Comme lui, 330 000 personnes ont été reconnues victimes de prédateurs sexuels dans le milieu religieux catholique depuis les années 1950. Près de 80 % des victimes de membres du clergé sont des jeunes garçons. Il s’agit des conclusions du rapport Ciase dit “Sauvé” paru en octobre 2021.
Malgré la reconnaissance de leur souffrance, “la blessure, elle est encore là”.
Pire encore, “le constat que je fais aujourd’hui, c’est qu’en fin de compte, elle ne disparaîtra jamais et ça, il faut que je l’accepte”, affirme Damien qui est suivi par un psychologue.
“Il m’a souvent dit, ‘cette blessure, on ne peut pas l’effacer, mais il faut la recouvrir pour qu’elle ne me fasse plus mal. En fait, je suis tatoué de l’intérieur”
, ajoute le sexagénaire, soutenu au quotidien par son épouse.

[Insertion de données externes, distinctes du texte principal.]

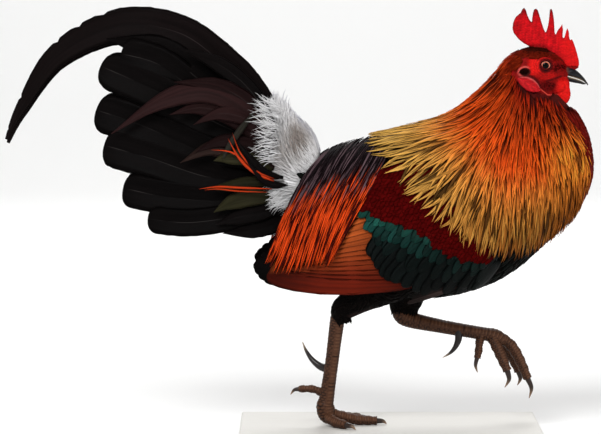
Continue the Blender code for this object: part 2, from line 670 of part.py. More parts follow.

“Je pourrai faire tout ce que je veux, je ne pourrai pas l’aider plus si ce n’est qu’il sache que je suis là. Je suis un peu une béquille pour lui”
, renchérit Bénédicte, sa compagne.
Pour que ces violences cessent d’exister, Damien Maes invite les victimes et les témoins à parler. Et si le défi est insurmontable, le retraité rappelle qu’il existe une plateforme, Coabuse, mettant en lien de manière anonyme les victimes d’un même bourreau, en fonction des indications, du nom de l’agresseur, du lieu, de l’époque signalée.
Interview réalisée par Léo Chapuis.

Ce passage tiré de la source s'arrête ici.